**Short task:**
Quote exactly and only this range of lines in the data below: the line that holds "upper_shell();" to the line that holds "bpy.context.scene.collection.objects.link(empty)", both included.

-- Start Data records --

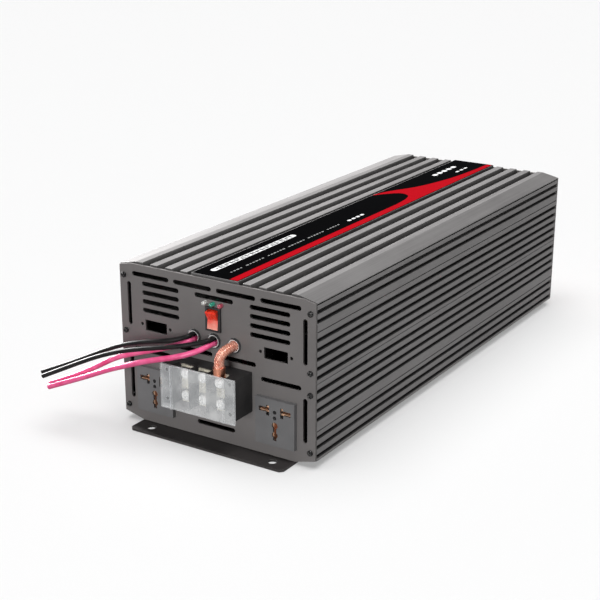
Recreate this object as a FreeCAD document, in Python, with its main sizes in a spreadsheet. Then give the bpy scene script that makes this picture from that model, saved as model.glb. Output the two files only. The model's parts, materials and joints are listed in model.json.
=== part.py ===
# Power inverter: ribbed aluminium case, mains panel at -Y, battery and fan panel at +Y.
# Millimetres, +Z up. X runs to the right seen from the mains panel. The origin lies on the ground,
# midway between the four foot mounting holes.
import FreeCAD, Part
import math
import os
import Sketcher

document = FreeCAD.newDocument("inverter")
sheet = document.addObject("Spreadsheet::Sheet", "dims")


# ------------------------------------------------------------------ sizes that carry a formula
class Size:
    """A number together with the spreadsheet formula it comes from."""

    def __init__(self, text, value):
        self.text = text
        self.value = value

    def __add__(self, other):
        other = sized(other)
        return Size(f"({self.text} + {other.text})", self.value + other.value)

    def __sub__(self, other):
        other = sized(other)
        return Size(f"({self.text} - {other.text})", self.value - other.value)

    def __mul__(self, other):
        other = sized(other)
        return Size(f"({self.text} * {other.text})", self.value * other.value)

    def __truediv__(self, other):
        other = sized(other)
        return Size(f"({self.text} / {other.text})", self.value / other.value)

    def __neg__(self):
        return Size(f"(0 - {self.text})", -self.value)

    def __radd__(self, other):
        return sized(other) + self

    def __rsub__(self, other):
        return sized(other) - self

    def __rmul__(self, other):
        return sized(other) * self


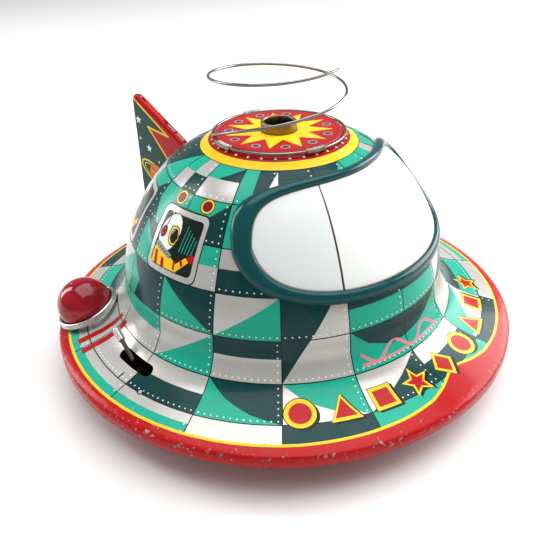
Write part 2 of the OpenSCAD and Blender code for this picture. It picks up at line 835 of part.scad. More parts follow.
module rear_axle() {
    reach = rear_wheel_x + wheel_w + 1;
    color("silver") along_x(-reach, rear_axle_y, rear_wheel_r) cylinder(r = rear_axle_r, h = 2 * reach, $fn = round_fn);
}

module rear_wheel(side) {
    color("black") along_x(side * (rear_wheel_x + wheel_w / 2) - wheel_w / 2, rear_axle_y, rear_wheel_r)
        tube(rear_wheel_r, rear_axle_r + press_fit, wheel_w);
}

module rear_wheel_left() {
    rear_wheel(-1);
}

module rear_wheel_right() {
    rear_wheel(1);
}

module rear_axle_brackets() {
    color(steel) for (s = [-1, 1]) difference() {
        union() {
            translate([s * (rear_bracket_x + bracket_t / 2) - bracket_t / 2, rear_axle_y - rear_bracket_l / 2, pan_z + sheet])
                cube([bracket_t, rear_bracket_l, rear_wheel_r + 3 - pan_z - sheet]);
            translate([s * (rear_bracket_x - 1) - 1.5, rear_axle_y - rear_bracket_l / 2, pan_z + sheet])
                cube([3, rear_bracket_l, bracket_t / 2]);
        }
        along_x(-rear_wheel_x, rear_axle_y, rear_wheel_r)
            cylinder(r = rear_axle_r + run_fit, h = 2 * rear_wheel_x, $fn = round_fn);
    }
}

// ---- power ----

module box_section(r) {
    for (s = [-1, 1]) translate([s * cell_x, cell_z]) {
        circle(r = r, $fn = round_fn);
        translate([-r, pan_z + sheet - cell_z]) square([2 * r, cell_z - pan_z - sheet]);
    }
}

module battery_box() {
    base = pan_z + sheet;
    color("silver") difference() {
        translate([0, box_y + box_l, 0]) rotate([90, 0, 0]) linear_extrude(box_l) box_section(box_r);
        translate([0, box_y + box_l - box_t, 0]) rotate([90, 0, 0]) linear_extrude(box_l - 2 * box_t) union() {
            box_section(box_r - box_t);
            translate([-cell_x, 0]) square([2 * cell_x, cell_z + 2]);
        }
        translate([-2 * cell_x, 0, 0]) cube([4 * cell_x, box_y + box_l - 2, base + eps]);
    }
}

module cell(side) {
    translate([side * cell_x, cell_y + cell_l - nub_h, cell_z]) rotate([90, 0, 0])
        cylinder(r = cell_r, h = cell_l - nub_h, $fn = round_fn);
    translate([side * cell_x, side > 0 ? cell_y + cell_l : cell_y + nub_h, cell_z]) rotate([90, 0, 0])
        cylinder(r = nub_r, h = 2 * nub_h, $fn = round_fn);
}

module battery_left() {
    color("royalblue") translate([0, nub_h / 2, 0]) cell(-1);
}

module battery_right() {
    color("royalblue") translate([0, -nub_h / 2, 0]) cell(1);
}

module battery_contacts_front() {
    color(brass) for (s = [-1, 1]) translate([s * cell_x, box_y + box_t + contact_t + eps, cell_z]) rotate([90, 0, 0])
        tube(spring_r, spring_r - 2, contact_t);
}

module battery_contact_rear() {
    color(brass) translate([-cell_x - 6, box_y + box_l - box_t - contact_t - eps, cell_z - 7])
        cube([2 * cell_x + 12, contact_t, 8.5]);
}

module battery_door() {
    color(tin_red) difference() {
        union() {
            translate([-door_w + door_gap, door_y0 + door_gap, pan_z])
                cube([2 * (door_w - door_gap), door_y1 - door_y0 - 2 * door_gap, sheet]);
            translate([-knuckle, door_y1 - door_gap - eps, pan_z])
                cube([2 * knuckle, hinge_y - door_y1 + door_gap + 0.5, sheet]);
            along_x(-knuckle, hinge_y, hinge_z) cylinder(r = hinge_r, h = 2 * knuckle, $fn = round_fn);
            translate([-knuckle, hinge_y - 0.8, pan_z]) cube([2 * knuckle, 1.6, hinge_z - pan_z]);
        }
        along_x(-knuckle - 1, hinge_y, hinge_z) cylinder(r = hinge_pin_r + run_fit, h = 2 * knuckle + 2, $fn = round_fn);
    }
}

module door_hinge_pin() {
    reach = knuckle + lug_l;
    color("silver") along_x(-reach, hinge_y, hinge_z) cylinder(r = hinge_pin_r, h = 2 * reach, $fn = round_fn);
}

// ---- blower ----

module blower_impeller() {
    color("dimgray") translate([0, 0, impeller_z]) difference() {
        union() {
            cylinder(r = impeller_r, h = impeller_plate, $fn = round_fn);
            cylinder(r = impeller_hub, h = impeller_plate + blade_h, $fn = round_fn);
            for (i = [0:blade_n - 1]) rotate([0, 0, 360 * i / blade_n]) translate([fan_eye - 1, -blade_t / 2, 0])
                rotate([0, 0, 20]) cube([(impeller_r - fan_eye) * 0.98, blade_t, impeller_plate + blade_h]);
        }
        translate([0, 0, -1]) cylinder(r = motor_shaft_r + press_fit, h = blade_h + 3, $fn = round_fn);
    }
}

module blower_housing() {
    color(steel) difference() {
        union() {
            translate([0, 0, fan_floor]) cylinder(r = fan_r, h = fan_h, $fn = round_fn);
            translate([0, 0, fan_floor - 3.6]) cylinder(r = motor_r + fan_wall, h = 3.6 + eps, $fn = round_fn);
        }
        translate([0, 0, fan_floor + fan_wall]) cylinder(r = fan_r - fan_wall, h = fan_h, $fn = round_fn);
        translate([0, 0, fan_floor - 4]) cylinder(r = motor_r - 0.5 + press_fit, h = 4, $fn = round_fn);
        translate([0, 0, fan_floor - 1]) cylinder(r = motor_shaft_r + 1, h = 3, $fn = round_fn);
        for (i = [0:5]) rotate([0, 0, 60 * i]) translate([fan_eye + 10, 0, fan_floor - 1])
            cylinder(r = 3, h = 3, $fn = round_fn);
    }
}

module blower_cowl() {
    color(steel) rotate_extrude($fn = round_fn) polygon([
        [fan_r, cowl_z], [fan_r, cowl_z + fan_wall], [nozzle_r + fan_wall, collar_z],
        [nozzle_r + fan_wall, collar_z + collar_h], [nozzle_r + press_fit, collar_z + collar_h],
        [nozzle_r + press_fit, collar_z], [nozzle_bore, collar_z], [nozzle_bore, collar_z - 0.4],
        [nozzle_r, collar_z - fan_wall], [fan_r - fan_wall, cowl_z]]);
}

module lamp_lead() {
    color("red") swept(lamp_lead_path, lead_r, lead_sides);
}

module motor_lead() {
    color("black") swept(motor_lead_path, lead_r, lead_sides, [1, 0, 0]);
}

upper_shell();
base_pan();
top_disc();
air_nozzle();
windshield_frame();
windshield_side_pane();
windshield_front_pane();
tail_fin_left();
tail_fin_right();
ball_catcher_wire();
wire_clips();
lamp_lens();
lamp_bezel();
lamp_bulb();
lamp_socket();
switch_lever();
lever_ferrule();
switch_post();
switch_contact();
gear_plate_lower();
gear_plate_upper();
lower_pillars();
upper_pillars();
plate_screws();
motor_can();
motor_end_cap();
motor_shaft();
motor_pinion();
blower_impeller();
blower_housing();
blower_cowl();
reduction_gear();
gear_arbor();
shaft_gear();
drive_shaft();
drive_pinion();
turntable();
turntable_clip();
front_axle();
crown_gear();
drive_wheel_left();
drive_wheel_right();
drive_tyre_left();
drive_tyre_right();
rear_axle();
rear_wheel_left();
rear_wheel_right();
rear_axle_brackets();
battery_box();
battery_left();
battery_right();
battery_contacts_front();
battery_contact_rear();
battery_door();
door_hinge_pin();
lamp_lead();
motor_lead();
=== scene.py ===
"""Tin flying saucer toy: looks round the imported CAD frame, with art laid out in millimetres and degrees."""

import json
import math

import bmesh
import bpy
import numpy as np
from mathutils import Matrix, Vector
from mathutils.geometry import delaunay_2d_cdt


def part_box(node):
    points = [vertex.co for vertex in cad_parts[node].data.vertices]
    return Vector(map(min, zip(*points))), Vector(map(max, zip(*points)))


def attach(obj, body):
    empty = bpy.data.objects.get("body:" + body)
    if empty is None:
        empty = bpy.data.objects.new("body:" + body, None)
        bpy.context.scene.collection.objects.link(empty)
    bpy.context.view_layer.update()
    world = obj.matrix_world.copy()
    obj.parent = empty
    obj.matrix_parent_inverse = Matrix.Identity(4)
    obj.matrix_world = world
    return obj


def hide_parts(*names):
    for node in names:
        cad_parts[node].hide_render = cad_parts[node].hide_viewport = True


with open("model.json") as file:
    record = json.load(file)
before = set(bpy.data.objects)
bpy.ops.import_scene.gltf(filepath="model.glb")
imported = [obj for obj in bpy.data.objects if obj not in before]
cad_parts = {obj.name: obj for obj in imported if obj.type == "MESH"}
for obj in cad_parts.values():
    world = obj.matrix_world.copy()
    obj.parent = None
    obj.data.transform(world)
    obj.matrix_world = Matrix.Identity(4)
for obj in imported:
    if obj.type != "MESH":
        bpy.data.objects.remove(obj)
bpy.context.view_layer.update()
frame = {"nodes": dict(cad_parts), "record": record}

MM = 0.001


# ---------------------------------------------------------------- camera, floor and light

CAM_TURN = math.radians(-47.5)
CAM_YAW = 0.013
CAM_PITCH = 0.544
CAM_ROLL = -0.030
CAM_BACK = 0.26116
CAM_UP = 0.18799
CAM_LENS = 42.89


def about_z(angle):
    return Matrix.Rotation(angle, 3, "Z")


def add_camera():
    """A level turn about the saucer's axis, then yaw, pitch and roll of the camera itself."""
    turn = about_z(CAM_TURN)
    forward = turn @ about_z(CAM_YAW) @ Vector((0, math.cos(CAM_PITCH), -math.sin(CAM_PITCH)))
    right = turn @ about_z(CAM_YAW) @ Vector((1, 0, 0))
    up = right.cross(forward)
    side = math.cos(CAM_ROLL) * right + math.sin(CAM_ROLL) * up
    top = math.cos(CAM_ROLL) * up - math.sin(CAM_ROLL) * right
    data = bpy.data.cameras.new("camera")
    data.lens = CAM_LENS
    data.sensor_width = 36
    data.clip_start = 0.01
    data.clip_end = 20
    camera = bpy.data.objects.new("camera", data)
    axes = Matrix((side, top, -forward)).transposed().to_4x4()
    camera.matrix_world = Matrix.Translation(turn @ Vector((0, -CAM_BACK, CAM_UP))) @ axes
    bpy.context.scene.collection.objects.link(camera)
    bpy.context.scene.camera = camera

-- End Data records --

**Correct answer:**
upper_shell();
base_pan();
top_disc();
air_nozzle();
windshield_frame();
windshield_side_pane();
windshield_front_pane();
tail_fin_left();
tail_fin_right();
ball_catcher_wire();
wire_clips();
lamp_lens();
lamp_bezel();
lamp_bulb();
lamp_socket();
switch_lever();
lever_ferrule();
switch_post();
switch_contact();
gear_plate_lower();
gear_plate_upper();
lower_pillars();
upper_pillars();
plate_screws();
motor_can();
motor_end_cap();
motor_shaft();
motor_pinion();
blower_impeller();
blower_housing();
blower_cowl();
reduction_gear();
gear_arbor();
shaft_gear();
drive_shaft();
drive_pinion();
turntable();
turntable_clip();
front_axle();
crown_gear();
drive_wheel_left();
drive_wheel_right();
drive_tyre_left();
drive_tyre_right();
rear_axle();
rear_wheel_left();
rear_wheel_right();
rear_axle_brackets();
battery_box();
battery_left();
battery_right();
battery_contacts_front();
battery_contact_rear();
battery_door();
door_hinge_pin();
lamp_lead();
motor_lead();
=== scene.py ===
"""Tin flying saucer toy: looks round the imported CAD frame, with art laid out in millimetres and degrees."""

import json
import math

import bmesh
import bpy
import numpy as np
from mathutils import Matrix, Vector
from mathutils.geometry import delaunay_2d_cdt


def part_box(node):
    points = [vertex.co for vertex in cad_parts[node].data.vertices]
    return Vector(map(min, zip(*points))), Vector(map(max, zip(*points)))


def attach(obj, body):
    empty = bpy.data.objects.get("body:" + body)
    if empty is None:
        empty = bpy.data.objects.new("body:" + body, None)
        bpy.context.scene.collection.objects.link(empty)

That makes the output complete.